Because the development of bacteria that resists antibiotics is such a problem, especially in hospital and care settings, scientists already have developed some materials that can fight and even kill bacteria. However, these materials tend to spur in bacteria a tendency to develop resistant strains, making it harder to combat future infections caused by the microorganisms.

The team, led by Quentin Michaudel, assistant professor in Texas A&M University's Department of Chemistry, used a combination of both organic chemistry and polymer science to create the new material, which kills bacteria by disrupting its membrane and uses as a key component a catalyst called AquaMet, the researchers said.

Successful Polymer Synthesis

Researchers synthesized the new polymer by designing a positively charged molecule that can be stitched many times to form a large molecule made of the same repeating charged motif. 

The AquaMet catalyst used for the synthesis had the capability to both tolerate a high concentration of charges and also be water-soluble—an uncommon feature for this type of process and important to creating a successful polymer, Michaudel said.

“The new polymers we synthesized could help fight antibiotic resistance in the future by providing antibacterial molecules that operate through a mechanism against which bacteria do not seem to develop resistance,” he said.

Fighting Superbugs

After synthesizing the new polymer, the researchers tested it against two type of antibiotic-resistant bacteria that are the source of dangerous infections—E. coli and Staphylococcus aureus (MRSA). For the tests—which demonstrated that the polymer could work against those superbugs—Michaudel's team worked with a group of chemical engineers led by Professor Jessica Schiffman at the University of Massachusetts Amherst.  

"Cationic polymers are a promising class of bioactive agents, which trigger bacterial cell death through physical disruption of their membranes," the researchers wrote in an abstract of a paper on their work in the journal Proceedings of the National Academy of Sciences (PNAS). "However, polymerization processes must be designed to optimize the therapeutic potential of cationic polymers."

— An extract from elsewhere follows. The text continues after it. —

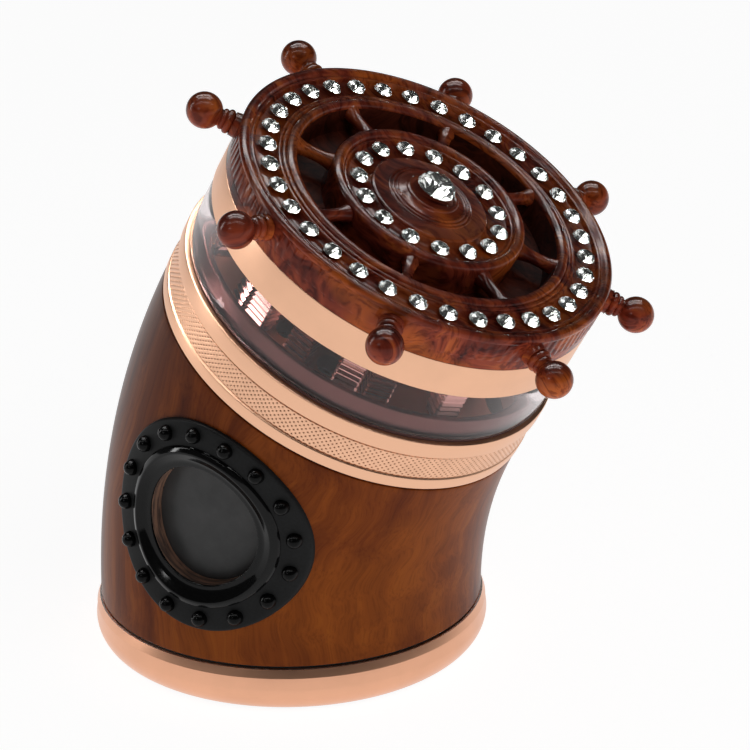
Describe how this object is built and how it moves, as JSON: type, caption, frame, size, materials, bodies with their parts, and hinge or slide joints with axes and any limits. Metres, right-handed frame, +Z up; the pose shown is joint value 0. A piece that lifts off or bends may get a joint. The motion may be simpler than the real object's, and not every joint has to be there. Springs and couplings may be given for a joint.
{
  "type": "herb grinder",
  "caption": "Leaning wood-grain herb grinder on a rose-gold base, with a riveted porthole, a clear window ring, and a ship's-wheel lid set with crystal stones.",
  "frame": {"origin": "middle of the base cup's flat underside", "axes": "+Z up, +X towards the side that the neck leans to, -Y towards the porthole"},
  "size_m": [0.0915, 0.0758, 0.0975],
  "materials": {
    "rose_gold_base": "satin rose-gold anodised",
    "rose_gold_tray": "satin rose-gold anodised, knurled band",
    "rose_gold_cap": "satin rose-gold anodised",
    "rose_gold_plate": "satin rose-gold anodised",
    "rose_gold_teeth": "satin rose-gold anodised",
    "walnut_print": "satin lacquer over a walnut grain print",
    "burl_print": "gloss lacquer over a red-brown burl print",
    "burl_handles": "gloss lacquer over a red-brown burl print",
    "satin_black": "satin black",
    "gloss_black": "gloss black",
    "rivet_black": "gloss black",
    "smoked_glass": "smoked glass",
    "clear_acrylic": "clear polished acrylic",
    "crystal": "foil-backed cut glass",
    "black_rubber": "matt black",
    "nylon_black": "smooth nylon",
    "steel_mesh": "punched stainless sheet",
    "spring_steel": "plain",
    "nickel_magnet": "nickel plated",
    "screw_steel": "zinc plated"
  },
  "bodies": {
    "base": {"base_cup": "rose_gold_base"},
    "base_thread": {"base_seal": "black_rubber"},
    "body": {"body_shell": "walnut_print", "sieve_screen": "steel_mesh", "sieve_ring": "spring_steel", "porthole_flange": "satin_black", "porthole_bezel": "gloss_black", "porthole_window": "smoked_glass", "porthole_gasket": "black_rubber", "porthole_rivets": "rivet_black"},
    "neck_thread": {"neck_seal": "black_rubber"},
    "tray": {"grinding_tray": "rose_gold_tray", "tray_teeth": "rose_gold_teeth", "tray_magnet": "nickel_magnet"},
    "lid_glide": {"friction_ring": "nylon_black"},
    "lid": {"window_ring": "clear_acrylic", "lid_cap": "rose_gold_cap", "tooth_plate": "rose_gold_plate", "lid_teeth": "rose_gold_teeth", "lid_magnet": "nickel_magnet", "lid_screws": "screw_steel", "wheel_rim": "burl_print", "wheel_hub": "burl_print", "wheel_spokes": "burl_print", "wheel_handles": "burl_handles", "rim_gems": "crystal", "hub_gems": "crystal", "centre_gem": "crystal"}
  },
  "joints": [
    {"name": "base_rise", "type": "slide", "parent": "base", "child": "base_thread", "axis": [0, 0, 1], "range_m": [0, 0.005]},
    {"name": "base_unscrew", "type": "hinge", "parent": "base_thread", "child": "body", "pos_m": [0, 0, 0], "axis": [0, 0, 1], "range_deg": [0, 1200]},
    {"name": "tray_rise", "type": "slide", "parent": "body", "child": "neck_thread", "axis": [0.4924, 0, 0.8704], "range_m": [0, 0.005]},
    {"name": "tray_unscrew", "type": "hinge", "parent": "neck_thread", "child": "tray", "pos_m": [0.01154, 0, 0.05218], "axis": [0.4924, 0, 0.8704], "range_deg": [0, 1200]},
    {"name": "lid_lift", "type": "slide", "parent": "tray", "child": "lid_glide", "axis": [0.4924, 0, 0.8704], "range_m": [0, 0.025]},
    {"name": "lid_spin", "type": "hinge", "parent": "lid_glide", "child": "lid", "pos_m": [0.01154, 0, 0.05218], "axis": [0.4924, 0, 0.8704], "continuous": true}
  ],
  "couplings": [
    {"joint": "base_rise", "follows": "base_unscrew", "m_per_rad": 0.00023873},
    {"joint": "tray_rise", "follows": "tray_unscrew", "m_per_rad": 0.00023873}
  ]
}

This therapeutic potential is why the researchers also tested their polymers’ toxicity against human red blood cells—a common issue with antibacterial polymers, which tend to lack selectivity between bacteria and human cells when targeting the cellular membrane, Michaudel said. 

“The key is to strike a right balance between effectively inhibiting bacteria growth and killing several types of cells indiscriminately," he explained. In fact, the next stage of the researchers' focus on the material's design will be to improve how it targets bacteria cells specifically instead of human cells, Michaudel said.